Energy Efficiency Programs use your Scope 1 and 2 emissions data to identify where you’re wasting energy. Smart building systems, equipment optimization, and peak demand management aren’t new concepts, but ESG reporting forces you to quantify consumption in ways that make the ROI crystal clear. Renewable energy integration becomes easier to justify when you can show exactly how much you’re spending on grid power and what the payback period looks like for alternatives. The organizations getting this right are seeing energy costs drop 10-20% while simultaneously hitting sustainability targets.
Supply Chain Rationalization gets real when you have Scope 3 visibility. You discover which suppliers are efficient and which are carbon-intensive, which packaging designs waste materials, and which local sourcing opportunities you’ve been missing. Vendor consolidation reduces complexity and emissions simultaneously. Inventory optimization means less warehousing energy and fewer rush shipments. The companies doing this well aren’t just checking ESG boxes—they’re fundamentally rethinking their supplier networks based on total cost of ownership that includes carbon.
Waste Reduction & Circularity transforms waste streams into value streams. Material recovery programs turn disposal costs into revenue. Waste-to-energy initiatives offset power bills. Product life extension and byproduct monetization create entirely new business lines for some organizations. The circular economy isn’t abstract theory—it’s practical cost reduction that happens to align with sustainability goals. When you stop thinking about waste as something to minimize and start thinking about it as misallocated resources, the opportunities multiply.
The business case at this level is straightforward: ESG data becomes a powerful tool for identifying operational improvements that deliver both financial and environmental returns. You’re no longer spending money on sustainability—you’re making money from efficiency that sustainability metrics helped you find. The cost center has become a profit driver.
Level 3: Strategic Advantage – Building Sustainable Competitive Moats
This is where ESG transforms from operational efficiency into strategic differentiator. At this level, sustainability becomes the foundation for innovation, talent attraction, and customer loyalty that competitors struggle to replicate. You’re not responding to pressure—you’re using sustainability to reshape markets.
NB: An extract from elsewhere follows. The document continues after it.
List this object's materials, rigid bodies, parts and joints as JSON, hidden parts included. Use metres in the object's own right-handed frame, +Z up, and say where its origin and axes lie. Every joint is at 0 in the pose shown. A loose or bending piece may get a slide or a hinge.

Innovation Leadership means transforming sustainability challenges into breakthrough innovations. You’re developing sustainable products that command premium pricing, creating circular business models that competitors can’t match without years of investment, and advancing clean technology that becomes your proprietary advantage. Digital sustainability solutions—like real-time carbon tracking for customers or supply chain transparency platforms—become new revenue streams. Green R&D initiatives yield patents and first-mover advantages. The companies winning here aren’t innovating despite sustainability constraints; they’re innovating because of them.
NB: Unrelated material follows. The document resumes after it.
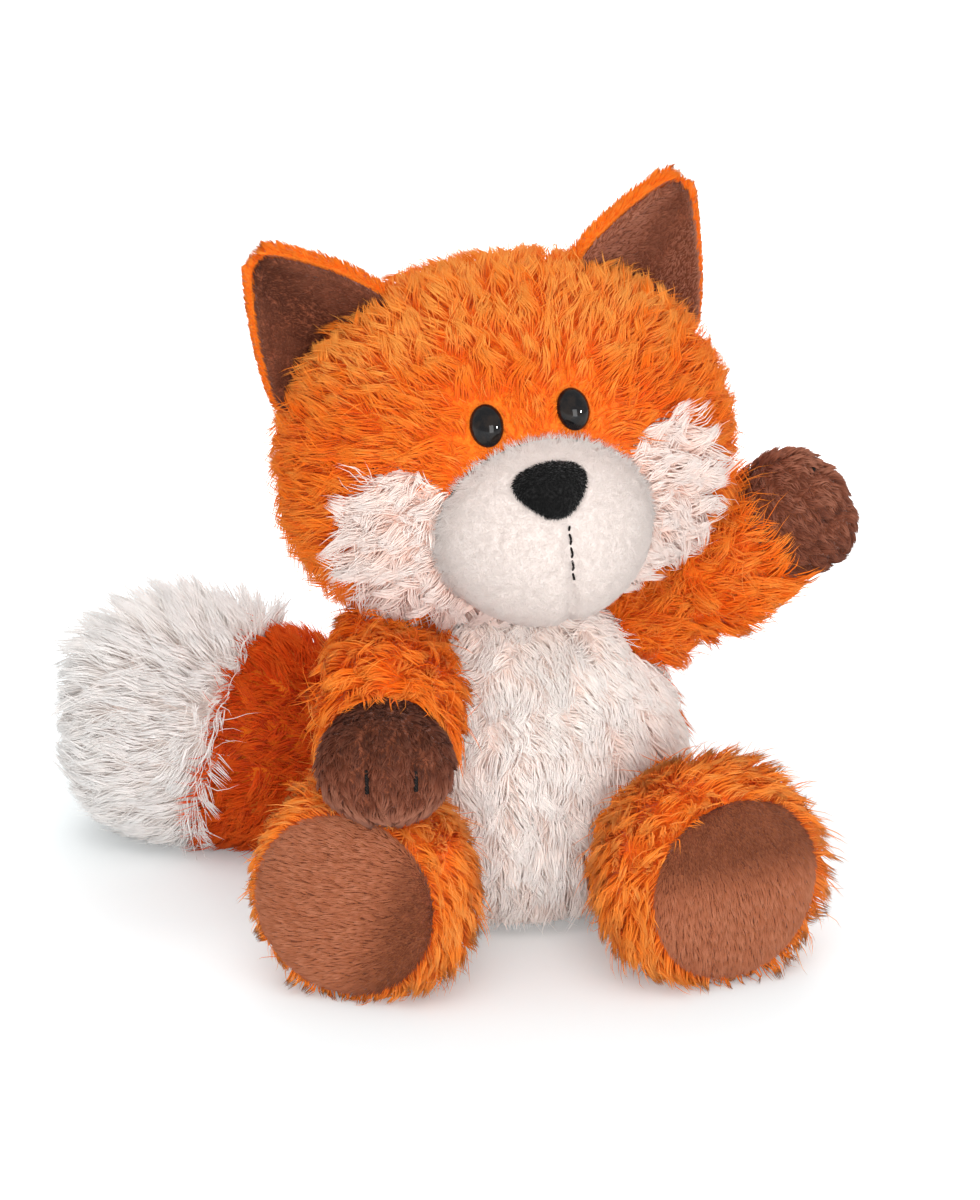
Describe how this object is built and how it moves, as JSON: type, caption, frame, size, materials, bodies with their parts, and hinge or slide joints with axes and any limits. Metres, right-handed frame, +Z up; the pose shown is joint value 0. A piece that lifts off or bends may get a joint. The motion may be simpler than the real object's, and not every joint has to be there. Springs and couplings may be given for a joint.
{
  "type": "plush fox",
  "caption": "Seated plush fox with a turning head, swinging arms and legs, a bushy white-tipped tail, glossy oval eyes and brown paws, soles and ear linings.",
  "frame": {"origin": "middle of the box's footprint, on the plane that the seat, legs and tail rest on", "axes": "+X towards the fox's own left, where the raised arm is; the fox faces -Y; +Z up"},
  "size_m": [0.1844, 0.1608, 0.1803],
  "materials": {
    "orange_plush": "shaggy long-pile plush",
    "white_plush": "long-pile plush, pinkish white",
    "muzzle_plush": "short-pile plush",
    "brown_plush": "short-pile plush with a sheen",
    "black_velvet": "matt velvet",
    "black_gloss": "polished",
    "dark_thread": "twisted sewing thread",
    "washer_plastic": "moulded, as made",
    "fibre_filling": "loose polyester fibre"
  },
  "bodies": {
    "body": {"belly_panel": "white_plush", "back_panel": "orange_plush", "body_filling": "fibre_filling"},
    "head": {"head_skin": "orange_plush", "muzzle_skin": "muzzle_plush", "cheek_patch_left": "white_plush", "cheek_patch_right": "white_plush", "nose": "black_velvet", "mouth_stitch": "dark_thread", "eye_left": "black_gloss", "eye_right": "black_gloss", "eye_washer_left": "washer_plastic", "eye_washer_right": "washer_plastic", "ear_back_left": "orange_plush", "ear_back_right": "orange_plush", "ear_inner_left": "brown_plush", "ear_inner_right": "brown_plush", "head_filling": "fibre_filling"},
    "arm_left": {"arm_skin_left": "orange_plush", "paw_skin_left": "brown_plush", "toe_stitch_inner_left": "dark_thread", "toe_stitch_outer_left": "dark_thread", "arm_filling_left": "fibre_filling"},
    "arm_right": {"arm_skin_right": "orange_plush", "paw_skin_right": "brown_plush", "toe_stitch_inner_right": "dark_thread", "toe_stitch_outer_right": "dark_thread", "arm_filling_right": "fibre_filling"},
    "leg_left": {"leg_skin_left": "orange_plush", "sole_pad_left": "brown_plush", "leg_filling_left": "fibre_filling"},
    "leg_right": {"leg_skin_right": "orange_plush", "sole_pad_right": "brown_plush", "leg_filling_right": "fibre_filling"},
    "tail": {"tail_skin": "orange_plush", "tail_tip": "white_plush", "tail_filling": "fibre_filling"}
  },
  "joints": [
    {"name": "neck_turn", "type": "hinge", "parent": "body", "child": "head", "pos_m": [0.0072, -0.0067, 0.082], "axis": [0, 0, 1], "range_deg": [-30, 30]},
    {"name": "shoulder_left", "type": "hinge", "parent": "body", "child": "arm_left", "pos_m": [0.04136, -0.00639, 0.0725], "axis": [0.5489, 0.3125, -0.7753], "range_deg": [0, 60]},
    {"name": "shoulder_right", "type": "hinge", "parent": "body", "child": "arm_right", "pos_m": [-0.0198, -0.02417, 0.07], "axis": [-0.5489, 0.3125, -0.7753], "range_deg": [0, 65]},
    {"name": "hip_left", "type": "hinge", "parent": "body", "child": "leg_left", "pos_m": [0.038, -0.0232, 0.02348], "axis": [0, 0, 1], "range_deg": [-12, 25]},
    {"name": "hip_right", "type": "hinge", "parent": "body", "child": "leg_right", "pos_m": [-0.0156, -0.0232, 0.02348], "axis": [0, 0, -1], "range_deg": [-12, 25]},
    {"name": "tail_swing", "type": "hinge", "parent": "body", "child": "tail", "pos_m": [-0.0073, 0.0268, 0.0268], "axis": [0, 0, -1], "range_deg": [-6, 45]}
  ]
}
Trust & Brand Equity at this level builds unshakeable stakeholder relationships. Transparent impact reporting shows customers exactly what they’re supporting when they choose you. Science-based targets demonstrate commitment beyond greenwashing. ESG certifications like EcoVadis and ISO 14001 provide third-party validation that opens doors with enterprise customers who require verified sustainability performance. Stakeholder co-creation turns customers and suppliers into partners invested in your success. This trust translates directly to customer loyalty that reduces acquisition costs and strengthens relationships that survive market turbulence.
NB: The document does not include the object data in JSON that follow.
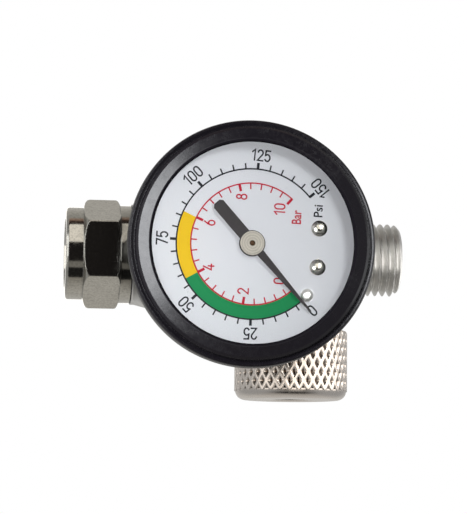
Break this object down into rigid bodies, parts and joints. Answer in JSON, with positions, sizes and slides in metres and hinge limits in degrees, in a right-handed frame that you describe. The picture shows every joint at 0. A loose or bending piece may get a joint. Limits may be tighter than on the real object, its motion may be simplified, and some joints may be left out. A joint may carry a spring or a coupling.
{
  "type": "air pressure regulator",
  "caption": "In-line air pressure regulator: knurled throttling knob, round dial gauge, swivel-nut outlet and male threaded inlet.",
  "frame": {"origin": "on the air line's axis, at the start of the inlet's full thread, 1.5 mm in from its end", "axes": "+X out of the inlet along the air line, the gauge faces -Y, the knob hangs along -Z"},
  "size_m": [0.0604, 0.0329, 0.047],
  "materials": {
    "cast_zinc": "bare die-cast zinc, satin with fine grain",
    "nickel_plate": "bright nickel plating over brass",
    "knob_nickel": "warm bright nickel plating on a diamond knurl",
    "black_paint": "semi-gloss black paint on steel",
    "clear_lens": "clear moulded window",
    "rubber": "matte nitrile rubber",
    "dial_print": "white printed aluminium dial",
    "bright_pin": "polished chrome",
    "pointer_paint": "matte black enamel",
    "hub_metal": "turned, satin",
    "brass": "machined brass",
    "bronze_tube": "drawn phosphor bronze",
    "steel": "zinc-plated steel",
    "copper": "soft copper",
    "nylon": "natural nylon"
  },
  "bodies": {
    "body": {"die_cast_body": "cast_zinc", "bezel_ring": "black_paint", "lens": "clear_lens", "lens_gasket": "rubber", "dial_plate": "dial_print", "dial_rivets": "bright_pin", "pointer_stop_pin": "bright_pin", "bourdon_socket": "brass", "socket_seal": "rubber", "socket_screws": "steel", "bourdon_tube": "bronze_tube", "movement_back_plate": "brass", "movement_front_plate": "brass", "movement_pillars": "brass", "movement_screws": "steel", "front_plate_screws": "steel", "hairspring": "bronze_tube", "hairspring_stud": "brass", "nut_retaining_wire": "steel", "outlet_washer": "nylon", "valve_bonnet": "brass", "bonnet_washer": "copper", "stem_o_ring": "rubber"},
    "nut": {"swivel_nut": "nickel_plate"},
    "plug": {"valve_plug": "brass", "plug_seal": "rubber"},
    "knob": {"valve_stem": "brass", "control_knob": "knob_nickel", "knob_screw": "steel"},
    "pointer_set": {"pointer": "pointer_paint", "pointer_hub": "hub_metal", "pinion_arbor": "brass"},
    "sector": {"sector_gear": "brass", "sector_arbor": "steel", "sector_link_pin": "steel"},
    "tip": {"tube_tip": "brass", "tip_link_pin": "steel"},
    "link": {"link_bar": "brass"}
  },
  "joints": [
    {"name": "nut_spin", "type": "hinge", "parent": "body", "child": "nut", "pos_m": [-0.0536, 0, 0], "axis": [-1, 0, 0], "continuous": true},
    {"name": "plug_lift", "type": "slide", "parent": "body", "child": "plug", "axis": [0, 0, -1], "range_m": [0, 0.0025]},
    {"name": "knob_turn", "type": "hinge", "parent": "plug", "child": "knob", "pos_m": [-0.0179, 0, -0.0195], "axis": [0, 0, -1], "range_deg": [0, 900]},
    {"name": "pointer_sweep", "type": "hinge", "parent": "body", "child": "pointer_set", "pos_m": [-0.0276, -0.02, 0], "axis": [0, 1, 0], "range_deg": [0, 271.6]},
    {"name": "sector_swing", "type": "hinge", "parent": "body", "child": "sector", "pos_m": [-0.01951, -0.0155, 0.00517], "axis": [0, -1, 0], "range_deg": [0, 30.3]},
    {"name": "tip_flex", "type": "hinge", "parent": "body", "child": "tip", "pos_m": [-0.03024, -0.0155, -0.00153], "axis": [0, -1, 0], "range_deg": [0, 5.16], "stiffness_Nm_per_rad": 0.01, "springref_deg": -1.15, "deforming": ["bourdon_tube"]},
    {"name": "link_swing", "type": "hinge", "parent": "tip", "child": "link", "pos_m": [-0.02088, -0.0164, 0.01296], "axis": [0, 1, 0], "range_deg": [0, 5.3]}
  ],
  "couplings": [
    {"joint": "knob_turn", "follows": "plug_lift", "rad_per_m": 6283.2},
    {"joint": "pointer_sweep", "follows": "tip_flex", "ratio": 52.632},
    {"joint": "sector_swing", "follows": "tip_flex", "ratio": 5.848},
    {"joint": "link_swing", "follows": "tip_flex", "ratio": 1}
  ]
}
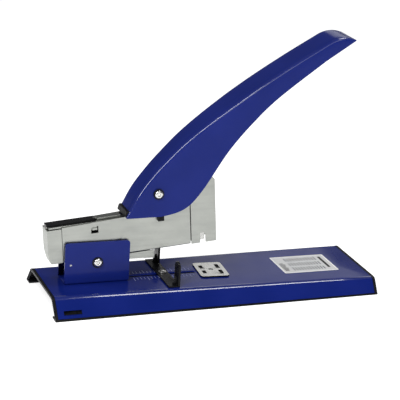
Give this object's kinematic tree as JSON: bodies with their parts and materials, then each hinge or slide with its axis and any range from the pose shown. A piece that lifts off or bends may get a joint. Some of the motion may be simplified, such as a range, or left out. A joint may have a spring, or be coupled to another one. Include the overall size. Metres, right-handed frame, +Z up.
{
  "type": "heavy-duty stapler",
  "caption": "Heavy-duty desktop stapler with a long lever handle, a rear-loading staple magazine, a sliding paper guide and a turning anvil on a folded sheet-steel base.",
  "frame": {"origin": "on the surface the stapler stands on, under the middle of its base", "axes": "+Z up, +X along the base from the hinge end to the paper end, +Y to the left of someone looking along +X"},
  "size_m": [0.29, 0.101, 0.2225],
  "materials": {
    "blue_paint": "glossy dark blue enamel",
    "satin_steel": "satin zinc plate",
    "bright_nickel": "bright nickel plate",
    "black_plastic": "black moulded plastic",
    "black_steel": "black oxide",
    "spring_steel": "oiled spring wire",
    "label_print": "printed film with a plain pattern"
  },
  "bodies": {
    "base": {"base_cover": "blue_paint", "base_edging": "black_plastic", "base_pan": "black_steel", "bracket": "blue_paint", "bracket_rivet_rear": "bright_nickel", "bracket_rivet_front": "bright_nickel", "hinge_screw": "bright_nickel", "hinge_washer": "black_steel", "hinge_nut": "bright_nickel", "head_spring": "spring_steel", "size_label": "label_print"},
    "guide": {"paper_guide": "black_steel", "guide_screw": "bright_nickel", "guide_nut_plate": "satin_steel"},
    "anvil": {"anvil_plate": "bright_nickel", "anvil_rivet": "satin_steel"},
    "head": {"head_frame": "satin_steel", "lift_arm": "satin_steel", "nose_housing": "satin_steel", "top_cover": "satin_steel", "top_rail": "satin_steel", "lever_pin": "black_steel", "handle_pin": "bright_nickel", "pin_washer_near": "black_steel", "pin_washer_far": "black_steel", "pin_spacer_near": "black_plastic", "pin_spacer_far": "black_plastic", "handle_spring": "spring_steel"},
    "magazine": {"rear_cap": "satin_steel", "latch_catch": "bright_nickel", "magazine_rail": "satin_steel", "staple_strip": "bright_nickel", "pusher_rod": "bright_nickel"},
    "follower": {"pusher": "black_plastic", "pusher_spring": "spring_steel"},
    "latch_lever": {"release_lever": "black_steel"},
    "handle": {"handle_shell": "blue_paint", "handle_end_cap": "black_plastic", "drive_lever": "satin_steel", "drive_pin": "bright_nickel"},
    "driver": {"driver_holder": "satin_steel", "driver_blade": "bright_nickel"}
  },
  "joints": [
    {"name": "head_pivot", "type": "hinge", "parent": "base", "child": "head", "pos_m": [-0.09902, 0, 0.03434], "axis": [0, 1, 0], "range_deg": [0, 15.5], "stiffness_Nm_per_rad": 3, "springref_deg": -34.38, "deforming": ["head_spring"]},
    {"name": "handle_pivot", "type": "hinge", "parent": "head", "child": "handle", "pos_m": [-0.04833, 0, 0.0926], "axis": [0, 1, 0], "range_deg": [0, 30], "stiffness_Nm_per_rad": 1.2, "springref_deg": -40.11},
    {"name": "driver_slide", "type": "slide", "parent": "head", "child": "driver", "axis": [0.0785, 0, -0.9969], "range_m": [0, 0.0222]},
    {"name": "guide_slide", "type": "slide", "parent": "base", "child": "guide", "axis": [0.9999, 0, -0.01], "range_m": [-0.025, 0.018]},
    {"name": "anvil_turn", "type": "hinge", "parent": "base", "child": "anvil", "pos_m": [0.007, 0, 0.01528], "axis": [0.01, 0, 0.9999], "range_deg": [0, 180]},
    {"name": "magazine_slide", "type": "slide", "parent": "head", "child": "magazine", "axis": [-0.9969, 0, -0.0785], "range_m": [0, 0.09]},
    {"name": "pusher_slide", "type": "slide", "parent": "magazine", "child": "follower", "axis": [-0.9969, 0, -0.0785], "range_m": [0, 0.011], "stiffness_N_per_m": 150, "springref_m": -0.02},
    {"name": "release_lever_pivot", "type": "hinge", "parent": "head", "child": "latch_lever", "pos_m": [-0.10026, 0, 0.07056], "axis": [0, 1, 0], "range_deg": [0, 12], "stiffness_Nm_per_rad": 0.05, "springref_deg": -22.92}
  ],
  "couplings": [
    {"joint": "driver_slide", "follows": "handle_pivot", "m_per_rad": 0.0417}
  ]
}
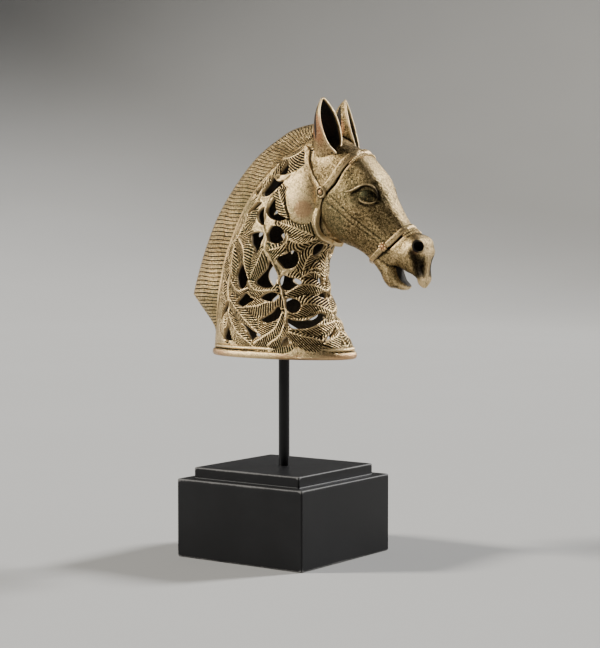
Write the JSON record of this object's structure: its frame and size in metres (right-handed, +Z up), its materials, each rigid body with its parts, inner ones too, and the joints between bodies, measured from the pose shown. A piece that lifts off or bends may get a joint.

Market Leadership means shaping industry standards rather than following them. You’re influencing regulations, setting expectations that competitors struggle to meet, and capturing first-mover advantages in emerging sustainable markets. Industry standard setting gives you input on rules you’ll have to follow anyway. Market education leadership positions your brand as the authority. Ecosystem development creates supplier and customer networks that reinforce your advantage. Strategic partnerships with sustainability leaders amplify your credibility and reach.
Talent Magnetism solves the people problem every supply chain organization faces. Top talent increasingly prioritizes purpose and sustainability in career decisions, and this level of ESG maturity makes you the employer of choice. Purpose-driven culture attracts mission-aligned employees who stay longer and perform better. Sustainability career paths retain high performers who want to make impact. Employee impact programs boost engagement and reduce turnover costs. The organizations winning the talent war aren’t doing it with higher salaries alone—they’re offering meaningful work on problems that matter.
These strategic advantages compound over time. Customer lock-in strengthens as your sustainability partnerships deepen. Investment premiums (ESG leaders command higher valuations and cheaper capital) fund innovation that widens your lead. Risk resilience protects you when climate events or regulatory changes disrupt competitors. The innovation edge creates new markets that you dominate. The talent advantage ensures you can execute when others can’t find the people to do the work.
Making the Progression
The framework isn’t theoretical—it’s the pattern successful supply chain organizations follow. You start with compliance because you have to, build efficiency because the data enables it, and reach strategic advantage because that’s where the sustainable competitive position lies.
The key insight: each level builds on the previous one. You can’t optimize routes without visibility into carbon footprints. You can’t build trust without operational improvements that back up your claims. You can’t attract top talent to a sustainability story that’s just compliance theater.
Most supply chain leaders are still at Level 1, and that’s fine—as long as you’re building the foundation that enables Level 2 and 3. The organizations that treat ESG as pure compliance will always be playing defense. The ones that see it as the framework describes—first as visibility, then as efficiency, finally as strategy—are building advantages that competitors will take years to match.
The question isn’t whether to invest in ESG capabilities. Market forces and regulations have already answered that. The question is whether you’ll use this investment to build competitive advantage or just check boxes. The framework shows you how to do the former.
Where is your organization in this progression? And more importantly, what’s your plan to reach the next level?